Oura 3 ring, with green LEDs lit on inside

The Oura ring's optical heart rate sensors are inside. The Gen3 ring has red and green LEDs for better sleep tracking and blood oxygen estimates.

Scott Stein/CNET

Long-promised blood oxygen measurements have finally arrived, thanks to a recent firmware update. These are taken overnight, and show up as a percentage rating the next morning in your overnight sleep data results: I've gotten numbers ranging from 97% to 99%.

Oura app showing blood oxygen scores

My Oura app's blood oxygen readings, during my same sick period recently. 

Scott Stein/CNET

Another readout estimates how "optimal" your blood oxygen levels were over time, and whether any drops in blood oxygen seemed to have occurred, but it doesn't get into specifics. Rings and watches can't be as reliable a source of blood oxygen information as finger-worn pulse oximeters, although Oura believes its ring can come close. Over the last handful of weeks, my readings have largely seemed fine. I'm not sure I trust it, though.

Wearing Oura 3 ring on index finger, with wedding ring on ring finger.

The preferred way to wear the Oura 3, on my index finger. Super weird. (Wedding ring on ring finger for comparison). I swapped to a ring finger size since and it seems fine.

Scott Stein/CNET

Oura's third-gen ring is apparently most effective when worn on the index finger, which is a weird proposition: It makes me look like a street magician. I've worn one on my ring finger, instead, and seem to be getting results that are fine. Unlike a smartwatch, the Oura ring has to be sized to your finger, which means picking which finger you'd prefer and sticking with it. I exchanged the first ring I wore on my index finger for a ring finger-sized one. It's also worth noting that your ring size may change over time if you're gaining or losing weight, working out or due to humidity (mine does). Rings can't be adjusted as easily as watches can, and rings can sometimes get in the way of certain fitness and sports activities.
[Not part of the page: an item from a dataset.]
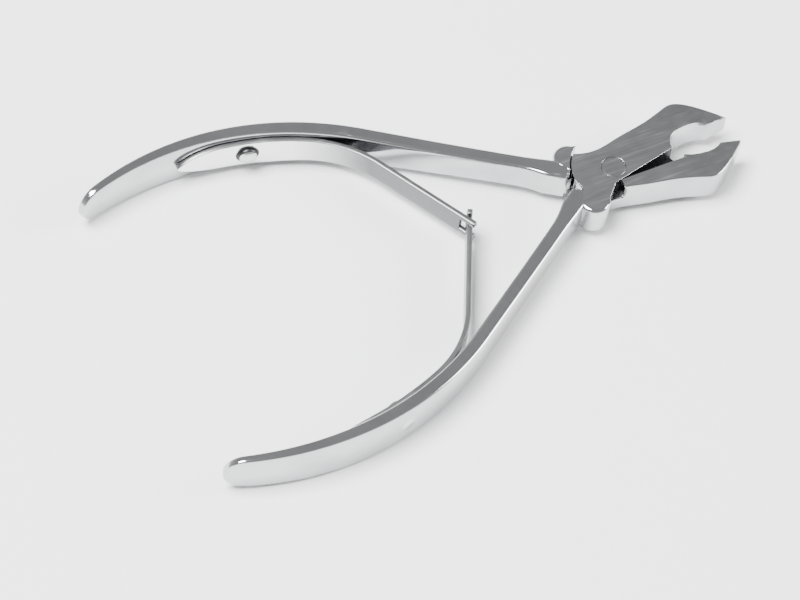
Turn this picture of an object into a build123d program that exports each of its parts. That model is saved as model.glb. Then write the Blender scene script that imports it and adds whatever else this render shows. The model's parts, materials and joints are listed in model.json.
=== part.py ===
from build123d import *
import os
from math import acos, asin, atan2, cos, degrees, hypot, radians, sin, sqrt

# Cuticle nipper with a lap joint and two leaf springs.
# X runs from the handles to the jaws, +Y is the side of the upper handle, +Z is the pivot axis.
# The origin is where the pivot axis leaves the flat underside of the head.
# Each half is drawn with the jaws shut and then turned open by half the opening angle.

# ---- head ----
head_thickness = 5.6        # both lap plates together
plate_radius = 7.0          # round rear end of each lap plate
shoulder_gap = 0.2          # between a lap plate and the other half's shoulder
lap_gap = 0.05              # between the two lapped faces
lap_side_gap = 0.15         # beside the lap line
lap_front = (10.6, 1.4)     # lap line, at the mouth
lap_rear = (-1.5, 2.8)      # lap line, behind the pivot
lap_reach = 1.5             # how far the lap recess runs past the mouth corner
jaw_block_start = 0.3       # rear end of the full-thickness jaw block
collar_radius = 2.6         # shoulder boss that the handle grows from
collar_offset = 7.5         # pivot to the middle of the boss
collar_angle = 148.0
shoulder_lead = 18.0        # degrees from the boss to where the plate's round end starts
round_end_angle = -128.0    # where the round end runs into the waist
waist_slope = 0.55          # of the outline where it leaves the round end
waist = [(-0.8, -4.4), (3.5, -4.75), (9.0, -5.2)]

# ---- jaws ----
jaw_length = 22.6           # pivot to the tips
jaw_tip_width = 0.35        # blunt end of one tip
edge_gap = 0.02             # between the cutting edges when shut
jaw_tip_thickness = 3.0
jaw_taper_start = 11.0
edge_start = 18.9           # cutting edges run from here to the tips
relief_depth = 1.35         # hollow behind each cutting edge
relief_side_depth = 0.84    # depth near the two ends of the hollow
relief_front_run = 1.2      # from the cutting edge to that depth
relief_rear_run = 1.5       # from the lap line to that depth
jaw_bulge = 5.85            # half width of the jaws at their widest
jaw_bulge_at = 12.6
jaw_tip_rake = 1.1          # slope of the jaw's outer side at the tip
jaw_tip_slope = 0.28        # slope of its flat sides there

# ---- opening ----
opening_angle = 12.5        # between fully open and shut
half_open = opening_angle / 2

# ---- handles ----
handle_thickness = 2.6      # of the shank
grip_end_thickness = 1.4    # at the free end
shank_start = (-9.6, 4.5)   # outer face, where the shank leaves the boss
shank_slope = 28.0
shank_length = 30.6
shank_root = 3.6            # how far the shank runs back into the boss
grip_radius = 51.0          # outer face of the bowed grip
grip_sweep = 57.0
root_width = 5.4            # heights of the handle along Z
middle_width = 7.0
grip_width = 8.2
root_overlap = 4.5          # the side outline starts this far behind the pivot
shank_swell = 5.6           # height halfway along the shank
swell_end = 4.0             # the middle height is reached this far past the shank
grip_end_share = 0.8        # height of the round free end, as a share of the grip
round_end_depth = 0.9       # length of the round end, as a share of its half height
end_slope = 0.12            # of the top edge where it meets the round end
handle_round = 0.5

# ---- pivot rivet ----
pivot_diameter = 4.0
pivot_running_gap = 0.03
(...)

The Oura Gen 3 ring can track heart rate during active workouts, but it's not nearly as comfortable to use as a watch… and you can't glance at your live readings on the ring.

The ring's battery life seems to last around four days, which is great but it's also tricky. I prefer multiday battery life to daily-charge devices like the Apple Watch, but when you're out of a daily charge habit, figuring out when to charge becomes a challenge. The Oura ring still has no low-battery reminder other than an app notification that can pop up (and get lost) on your phone. I find the ring can go dead for a few days and I won't even notice. I wish there were some sort of small battery indicator light on the ring.

Oura 3 ring on charging base

The Oura ring charger. It's USB-C compatible, but you need that contactless base to charge up.

Scott Stein/CNET

The other thing to know about Oura's ring is that it needs an extra subscription. Oura's subscription fee is $6 a month, on top of $300 or $400 for the ring, depending on whether you're getting it in the less expensive silver or black, or step-up matte black Stealth or gold finishes. Paying $300 for a ring feels like a lot considering you can get a full-featured smartwatch at the same price. But it's the subscription creep I don't like, even though original Oura ring owners can get the ring upgrade subscription-free, and the ring comes with six months of the subscription for free. Fitbit already has a close-to-essential Premium service for its trackers and watches, and Apple leans on its Fitness Plus service. Amazon has a similar model for its Halo health trackers. This might be the future of wearables. Fitbit's watches and services also mirror Oura's: You can get a similar experience, especially if you're wearing a temperature-monitoring Fitbit Sense.

I love the daily sleep and wellness scanning of Oura's ring, because it's exactly the type of analysis that's missing from the Apple Watch. But that might be changing soon, as Apple's expected next-gen watch possibly adds longer battery life and temperature sensing, too. Fitbit's new Sense watch and Samsung's latest Galaxy watches are moving in similar directions. Oura feels like a predictor of wearable tech's future, but like many first movers, it may not always be where people end up.